I’ve reverted to what I think is probably my natural state and become a night person here on my vacation. My grandmother says you should always go to bed and get up on the same day so that you don’t lose a day in between, and I have been abiding by that idea while I’ve been in New York City. So today I arose at a leisurely hour and ate up the rest of my yogurt and strawberries and most of the rest of my granola (my first host is a) vegan and b) only stays at her place part of the time, so I was trying to use up the non-vegan and spoilable food), and drank a couple stovetop espresso potfuls of Cafe Bustela and checked up on the internet and daydreamed and thought about my day, and, after a couple of hours, I got up and set out on it. I had to stop just a few yards away, though, to take a picture of a a dog in a window.
My first real stop was one subway stop down and a few blocks walk down to Grand Street and Doughnut Plant. I love doughnuts, so when I hear from multiple sources that there are good doughnuts to be had, I have to check them out. And oh my were they good. Well. I only had one. But it was good. It was a creme brulee doughnut — a small, deliciously flakey glazed pastry with a creamy center. So good. I would have bought every other flavor they had, except a) they are expensive and b) I try not to eat a lot of doughnuts. But this one was definitely worth it. No picture — it was much too yummy to stop and photograph.
After that, I headed back up town to the Museum of Modern Art. I managed to graduate from Vassar without ever taking art history, but I love art in general, and I love modern art in particular, and I have not been to MoMA since it was renovated. I was last there for a Jackson Pollack retrospective, and though I didn’t see any Pollack this time around, my response was the same. I walked from gallery to gallery with my jaw dropped, and it dropped a little farther each time I saw something that made me look twice, and then look again and again and again. I don’t really know how to explain the sensation, except that it is so wonderful and so overwhelming that I frequently can’t bear the thought of taking in any more, and yet I don’t want to stop. I had to, though, after about an hour. I stopped in one of their cafes and got some coffee and drank it and stared at the wall until I thought I could look at more things, and then I did, and it happened all over again.
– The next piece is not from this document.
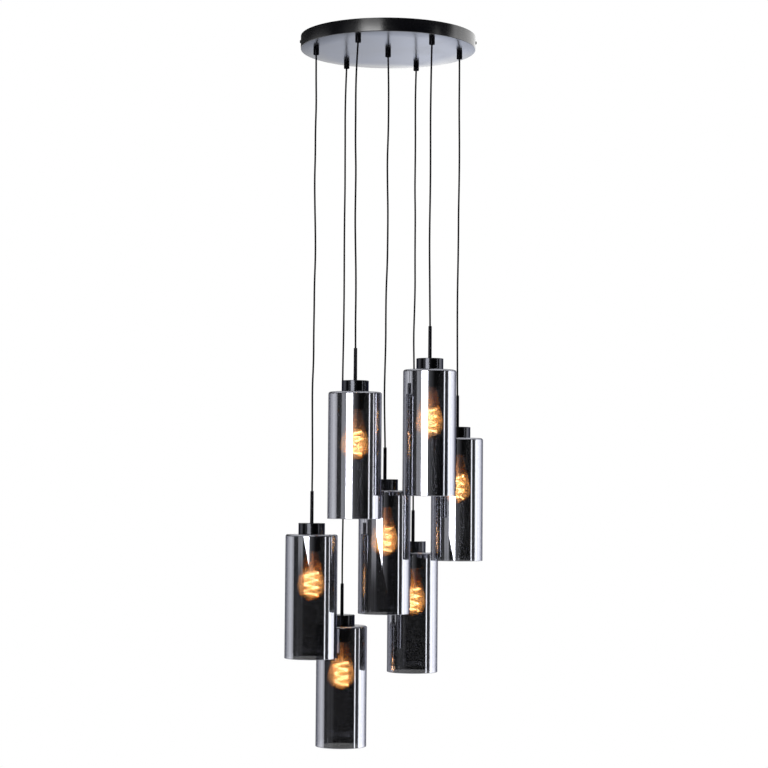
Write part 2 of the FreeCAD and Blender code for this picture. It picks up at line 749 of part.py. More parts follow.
def make_lampholder(number, base, x, y):
    """Heights are from the top of the glass: a threaded neck, a flange on the glass, and the socket below."""
    bore = "stem_spigot_radius + fit_clearance"
    body = turned(f"lampholder_{number}_body", [
        ("0", CONTACT),
        ("socket_radius", CONTACT),
        ("socket_radius", "-holder_drop"),
        ("holder_radius", "-holder_drop"),
        ("holder_radius", "0"),
        ("holder_flange_radius", "0"),
        ("holder_flange_radius", "holder_flange_height"),
        ("holder_radius", "holder_flange_height"),
        ("holder_radius", f"{HOLDER_TOP} - holder_slope"),
        ("holder_neck_radius", HOLDER_TOP),
        (bore, HOLDER_TOP),
        (bore, NECK_FLOOR),
        ("0", NECK_FLOOR),
    ])
    rounded(body, f"lampholder_round_{number}", "socket_mouth_round", [("holder_radius", "-holder_drop")])
    node(place(body, x, y, base), f"lampholder_{number}")


def make_shade_ring(number, base, x, y):
    """A threaded ring, with a flange that presses the glass up against the lampholder's flange."""
    bore = "holder_radius + fit_clearance"
    body = turned(f"shade_ring_{number}_body", [
        (bore, "0"),
        ("shade_ring_radius", "0"),
        ("shade_ring_radius", "-shade_ring_flange"),
        (f"{bore} + shade_ring_wall", "-shade_ring_flange"),
        (f"{bore} + shade_ring_wall", "-shade_ring_height"),
        (bore, "-shade_ring_height"),
    ])
    node(place(body, x, y, f"{base} - shade_wall"), f"shade_ring_{number}")


def make_shade(number, base, x, y):
    """The glass: a cylinder open below, its top closed but for the hole for the lampholder."""
    hole = "holder_radius + shade_hole_clearance"
    inside = "shade_radius - shade_wall"
    body = turned(f"shade_{number}_body", [
        (inside, "-shade_length"),
        ("shade_radius", "-shade_length"),
        ("shade_radius", "0"),
        (hole, "0"),
        (hole, "-shade_wall"),
        (inside, "-shade_wall"),
    ])
    rounded(body, f"shade_shoulder_{number}", "shade_shoulder", [("shade_radius", "0")])
    rounded(body, f"shade_inside_{number}", "shade_shoulder - shade_wall", [(inside, "-shade_wall")])
    rounded(body, f"shade_rim_{number}", "shade_rim_round",
            [("shade_radius", "-shade_length"), (inside, "-shade_length")])
    node(place(body, x, y, base), f"shade_{number}")


def draw_bulb(sketch):
    """Half of the bulb's wall: a cone from the neck that runs smoothly into a ball, outside and inside."""
    ball_radius, wall = size("bulb_radius"), size("bulb_wall")
    centre_height = size("bulb_radius - bulb_end")
    neck_radius, neck_height = size("bulb_neck_radius"), size(BULB_NECK)
    rise = neck_height - centre_height
    reach = math.hypot(neck_radius, rise)
    touch = math.atan2(neck_radius, rise) + math.acos(ball_radius / reach)  # from straight up
    centre = Vector(0, centre_height, 0)
    across = Vector(math.sin(touch), math.cos(touch), 0)
    lowest = -math.pi / 2
    edges = []
    for radius in (ball_radius, ball_radius - wall):
        neck = Vector(neck_radius, neck_height, 0) - across * (ball_radius - radius)
        circle = Part.Circle(centre, Vector(0, 0, 1), radius)
        arc = sketch.addGeometry(Part.ArcOfCircle(circle, lowest, math.pi / 2 - touch))
        line = sketch.addGeometry(Part.LineSegment(centre + across * radius, neck))
        sketch.addConstraint(Sketcher.Constraint("Tangent", arc, 2, line, 1))
        sketch.addConstraint(Sketcher.Constraint("PointOnObject", arc, 1, -2))
        edges.append((arc, line, neck))
    (outer_arc, outer_line, outer_neck), (inner_arc, inner_line, inner_neck) = edges
    top = sketch.addGeometry(Part.LineSegment(outer_neck, inner_neck))
    inner_low, outer_low = centre - Vector(0, ball_radius - wall, 0), centre - Vector(0, ball_radius, 0)
    low = sketch.addGeometry(Part.LineSegment(inner_low, outer_low))
    joins = [(outer_line, 2, top, 1), (top, 2, inner_line, 2), (low, 1, inner_arc, 1), (low, 2, outer_arc, 1)]
    for a, a_end, b, b_end in joins:
        sketch.addConstraint(Sketcher.Constraint("Coincident", a, a_end, b, b_end))
    sketch.addConstraint(Sketcher.Constraint("Coincident", outer_arc, 3, inner_arc, 3))
    sketch.addConstraint(Sketcher.Constraint("Perpendicular", top, inner_line))
    for arc, words in ((outer_arc, "bulb_radius"), (inner_arc, "bulb_radius - bulb_wall")):
        number = sketch.addConstraint(Sketcher.Constraint("Radius", arc, size(words)))
        sketch.setExpression(f"Constraints[{number}]", bound(words))
    pin_point(sketch, outer_arc, 3, "0", "bulb_radius - bulb_end")
    pin_point(sketch, outer_line, 2, "bulb_neck_radius", BULB_NECK)


def make_bulb(number, base, x, y, coil_shape):
    """A spiral filament bulb: glass, screw base, the mount inside it, and the filament."""
    glass = new_body(f"bulb_{number}_glass")
    outline = sketch_on(glass, "front", f"bulb_{number}_outline")
    draw_bulb(outline)
    turn_sketch(glass, outline, f"bulb_{number}_glass")
    screw = turned(f"bulb_{number}_base", [
        ("0", BULB_NECK),
        ("bulb_base_radius", BULB_NECK),
        ("bulb_base_radius", f"{CONTACT} - bulb_contact_height - bulb_base_taper"),
        ("bulb_contact_radius", f"{CONTACT} - bulb_contact_height"),
        ("bulb_contact_radius", CONTACT),
        ("0", CONTACT),
    ])
    mount = turned(f"bulb_{number}_mount", [
        ("0", BULB_NECK),
        ("bulb_flare_radius", BULB_NECK),
        ("bulb_mount_radius", f"{BULB_NECK} - bulb_flare_length"),
        ("bulb_mount_radius", "-bulb_mount_end"),
        ("bulb_rod_radius", "-bulb_mount_end - bulb_mount_tip"),
        ("bulb_rod_radius", f"{FILAMENT_END} - bulb_rod_radius"),
        ("0", f"{FILAMENT_END} - bulb_rod_radius"),
    ])
    held = [mount]
    for end, height in (("top", "-filament_top"), ("low", FILAMENT_END)):
        arm = add("Part::Cylinder", f"bulb_{number}_{end}_arm", Radius="bulb_arm_radius",
                  Height="filament_radius - filament_thickness - fit_clearance")
        held.append(place(arm, "0", "0", height, Rotation(Vector(0, 1, 0), 90)))
    support = add("Part::MultiFuse", f"bulb_{number}_support", Shapes=held)
    coil = place(feature(f"bulb_{number}_filament", coil_shape), "0", "0", "-filament_top")
    place(group([glass, screw, support, coil], f"bulb_{number}"), x, y, base)


def make_pendants():
    turns = size("filament_radius"), size("filament_pitch"), FILAMENT_QUARTERS
    coil = spiral(*turns, size("filament_thickness"))
    for number, ((drop, _, bends), (x, y)) in enumerate(zip(PENDANTS, SPOTS), start=1):
        base = f"-{drop}"
        make_cord(number, drop, size(x), size(y), bends)
        for make in (make_stem, make_cap, make_lampholder, make_shade_ring, make_shade):
            make(number, base, x, y)
        make_bulb(number, base, x, y, coil)


# ---------------------------------------------------------------- build, check, write

def check_and_write():
    doc.recompute()
    for made in doc.Objects:
        if {"Invalid", "Error"} & set(made.State):
            raise SystemExit(f"{made.Label} failed: {made.State}")
    os.makedirs("parts", exist_ok=True)
    for made in NODES:
        shape = made.Shape
        if shape.isNull() or not shape.isValid() or not shape.Solids:
            raise SystemExit(f"{made.Label} has no sound solid")
        shape.exportStep(f"parts/{made.Label}.step")
    print(f"{len(NODES)} nodes, {sum(len(made.Shape.Solids) for made in NODES)} solids")


make_canopy()
make_bracket()
make_screws()
make_grips()
make_wiring_box()
make_tails()
make_earth_lead()
make_pendants()
check_and_write()
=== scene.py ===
"""Cluster pendant: seven smoked glass cylinders with lit spiral bulbs, hung on cords from one round canopy.

Metres, +Z up, -Y towards the viewer. The origin is on the ceiling, in the middle of the canopy.
"""

import json
import math

import bmesh
import bpy
from mathutils import Matrix, Vector


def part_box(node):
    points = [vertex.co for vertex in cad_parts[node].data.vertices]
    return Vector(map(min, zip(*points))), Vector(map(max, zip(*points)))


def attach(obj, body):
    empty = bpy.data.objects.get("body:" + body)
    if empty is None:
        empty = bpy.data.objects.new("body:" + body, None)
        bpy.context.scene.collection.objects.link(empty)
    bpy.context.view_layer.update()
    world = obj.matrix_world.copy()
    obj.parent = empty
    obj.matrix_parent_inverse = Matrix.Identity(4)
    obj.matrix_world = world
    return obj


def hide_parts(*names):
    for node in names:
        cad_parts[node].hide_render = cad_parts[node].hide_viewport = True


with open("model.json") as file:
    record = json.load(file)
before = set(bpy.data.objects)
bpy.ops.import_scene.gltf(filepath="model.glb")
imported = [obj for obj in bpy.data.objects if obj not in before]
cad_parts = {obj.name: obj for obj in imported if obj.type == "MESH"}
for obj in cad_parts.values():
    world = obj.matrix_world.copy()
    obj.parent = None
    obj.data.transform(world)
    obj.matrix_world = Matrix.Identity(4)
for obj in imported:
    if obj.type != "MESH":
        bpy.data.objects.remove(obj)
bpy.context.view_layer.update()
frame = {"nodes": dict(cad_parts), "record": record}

scene = bpy.context.scene
MM = 0.001

# ---------------------------------------------------------------- sizes that the frame doesn't give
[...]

MoMA is expensive — it always has been, so that’s not really a surprise — and I wish I could stay there more than a couple of hours, but I truly can’t take in more than that. Nowadays, in addition to their regular audio tour thingies that you can get on a rented device, you can also listen to all of them via their wifi network on your own wireless device, and so I tried listening to some on my iPod Touch. Only some pieces have commentaries, and they are marked with a little symbol on their sign to let you know. While I appreciate the idea of being able to pick and choose which bits you hear, with the iPod it was kind of inconvenient — I had to keep getting it out, waking it up, and typing in the number of the piece in question. And if you make a mistake typing in the number, there is no delete button — you have to reload the page and start over. After awhile, I gave up on the audio. The pieces are valuable and worthwhile, but my raw reactions were so compelling that after awhile I couldn’t be bothered to go through the rigamarole of dialing up the right clip and playing it.
My next stop was at the Barnard Library to see the zine collection that is run by my friend and first New York City host Jenna. I’ll probably write up more about that and about the other libraries I visited on my librariany blog, so here I’ll just say that it was great to see a collection I’ve heard so much about.
My day concluded with many, many subway rides back to Jenna’s place (1 to S to 6 to V), packing up and cleaning up, and a longer ride on the F out to my friend Meg’s place in Brooklyn, where I’ll be staying for the remainder of my trip. More on that, and more, will follow.